Exercise task -
Stop after the line that contains "span=(0.5, 0.6), depth=0.06)"; until then, restate each line of the entries word for word from the very first.

Data for processing -
_ _ _ _ _
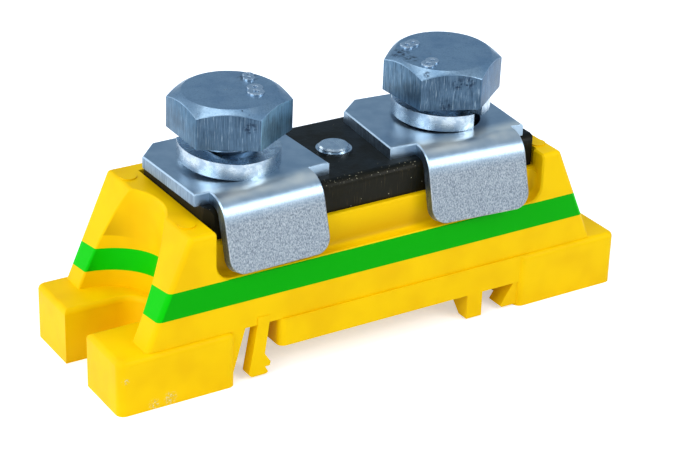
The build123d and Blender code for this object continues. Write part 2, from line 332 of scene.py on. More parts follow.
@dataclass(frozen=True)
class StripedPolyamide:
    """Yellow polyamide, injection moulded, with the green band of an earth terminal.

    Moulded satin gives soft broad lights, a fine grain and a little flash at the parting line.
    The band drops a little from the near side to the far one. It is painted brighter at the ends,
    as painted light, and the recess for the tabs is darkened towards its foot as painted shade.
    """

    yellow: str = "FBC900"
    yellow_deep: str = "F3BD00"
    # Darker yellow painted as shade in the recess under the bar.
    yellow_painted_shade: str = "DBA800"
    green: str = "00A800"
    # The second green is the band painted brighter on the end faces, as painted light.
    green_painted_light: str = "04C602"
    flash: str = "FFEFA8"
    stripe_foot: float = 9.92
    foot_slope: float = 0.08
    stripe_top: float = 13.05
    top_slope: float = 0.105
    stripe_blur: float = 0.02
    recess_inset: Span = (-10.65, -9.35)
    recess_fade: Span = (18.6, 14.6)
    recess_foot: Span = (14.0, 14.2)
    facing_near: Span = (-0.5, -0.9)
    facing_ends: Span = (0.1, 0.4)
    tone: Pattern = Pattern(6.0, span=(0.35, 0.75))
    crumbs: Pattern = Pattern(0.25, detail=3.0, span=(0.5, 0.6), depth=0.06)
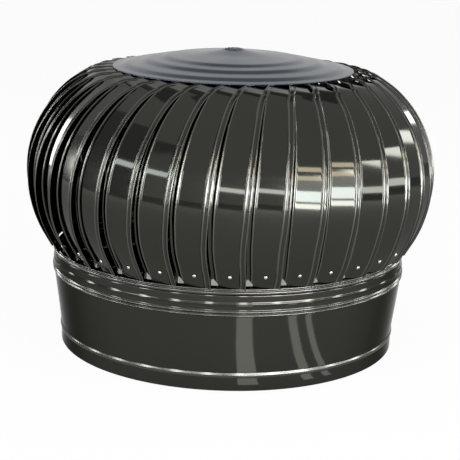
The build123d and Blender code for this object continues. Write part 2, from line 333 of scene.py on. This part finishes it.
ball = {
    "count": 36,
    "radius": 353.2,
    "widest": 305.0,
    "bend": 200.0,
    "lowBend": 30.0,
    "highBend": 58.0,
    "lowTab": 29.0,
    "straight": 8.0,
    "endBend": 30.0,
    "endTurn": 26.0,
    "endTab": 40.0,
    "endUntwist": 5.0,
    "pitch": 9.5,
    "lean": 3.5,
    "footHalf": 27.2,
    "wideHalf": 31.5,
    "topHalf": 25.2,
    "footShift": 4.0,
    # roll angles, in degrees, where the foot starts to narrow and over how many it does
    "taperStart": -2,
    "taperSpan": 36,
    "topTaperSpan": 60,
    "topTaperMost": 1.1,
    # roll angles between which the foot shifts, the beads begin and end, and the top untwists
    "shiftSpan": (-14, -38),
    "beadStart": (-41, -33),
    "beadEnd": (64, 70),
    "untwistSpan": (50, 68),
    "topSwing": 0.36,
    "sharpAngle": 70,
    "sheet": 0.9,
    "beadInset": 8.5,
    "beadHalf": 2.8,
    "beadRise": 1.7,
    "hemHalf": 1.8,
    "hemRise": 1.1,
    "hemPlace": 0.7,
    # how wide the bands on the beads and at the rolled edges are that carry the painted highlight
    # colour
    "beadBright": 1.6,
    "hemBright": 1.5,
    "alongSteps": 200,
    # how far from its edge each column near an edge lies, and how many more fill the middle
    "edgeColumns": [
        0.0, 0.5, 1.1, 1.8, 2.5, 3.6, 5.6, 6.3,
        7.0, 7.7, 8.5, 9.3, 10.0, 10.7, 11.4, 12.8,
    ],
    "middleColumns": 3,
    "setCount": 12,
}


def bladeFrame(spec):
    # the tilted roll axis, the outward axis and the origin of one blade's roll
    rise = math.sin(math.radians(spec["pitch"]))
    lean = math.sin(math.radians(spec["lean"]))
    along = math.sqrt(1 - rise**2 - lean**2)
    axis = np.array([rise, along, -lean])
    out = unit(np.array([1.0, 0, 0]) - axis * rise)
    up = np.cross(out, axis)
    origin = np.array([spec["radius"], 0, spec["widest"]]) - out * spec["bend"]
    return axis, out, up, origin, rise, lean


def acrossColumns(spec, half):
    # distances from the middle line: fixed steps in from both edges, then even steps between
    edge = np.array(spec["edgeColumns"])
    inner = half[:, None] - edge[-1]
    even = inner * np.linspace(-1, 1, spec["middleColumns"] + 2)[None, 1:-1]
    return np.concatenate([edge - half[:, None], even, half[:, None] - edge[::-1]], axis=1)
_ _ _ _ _
Correct output -
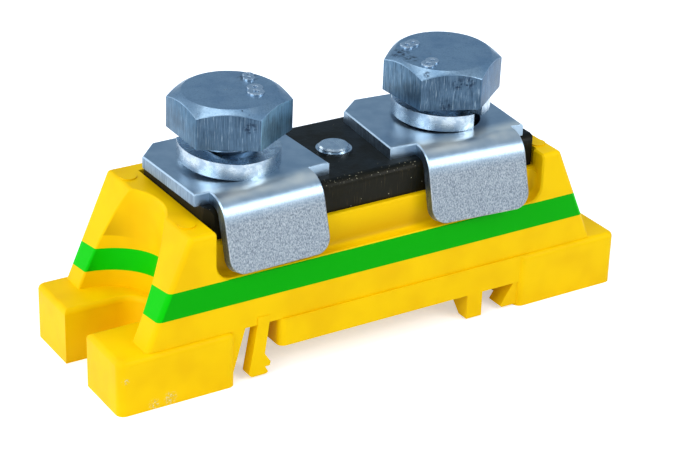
The build123d and Blender code for this object continues. Write part 2, from line 332 of scene.py on. More parts follow.
@dataclass(frozen=True)
class StripedPolyamide:
    """Yellow polyamide, injection moulded, with the green band of an earth terminal.

    Moulded satin gives soft broad lights, a fine grain and a little flash at the parting line.
    The band drops a little from the near side to the far one. It is painted brighter at the ends,
    as painted light, and the recess for the tabs is darkened towards its foot as painted shade.
    """

    yellow: str = "FBC900"
    yellow_deep: str = "F3BD00"
    # Darker yellow painted as shade in the recess under the bar.
    yellow_painted_shade: str = "DBA800"
    green: str = "00A800"
    # The second green is the band painted brighter on the end faces, as painted light.
    green_painted_light: str = "04C602"
    flash: str = "FFEFA8"
    stripe_foot: float = 9.92
    foot_slope: float = 0.08
    stripe_top: float = 13.05
    top_slope: float = 0.105
    stripe_blur: float = 0.02
    recess_inset: Span = (-10.65, -9.35)
    recess_fade: Span = (18.6, 14.6)
    recess_foot: Span = (14.0, 14.2)
    facing_near: Span = (-0.5, -0.9)
    facing_ends: Span = (0.1, 0.4)
    tone: Pattern = Pattern(6.0, span=(0.35, 0.75))
    crumbs: Pattern = Pattern(0.25, detail=3.0, span=(0.5, 0.6), depth=0.06)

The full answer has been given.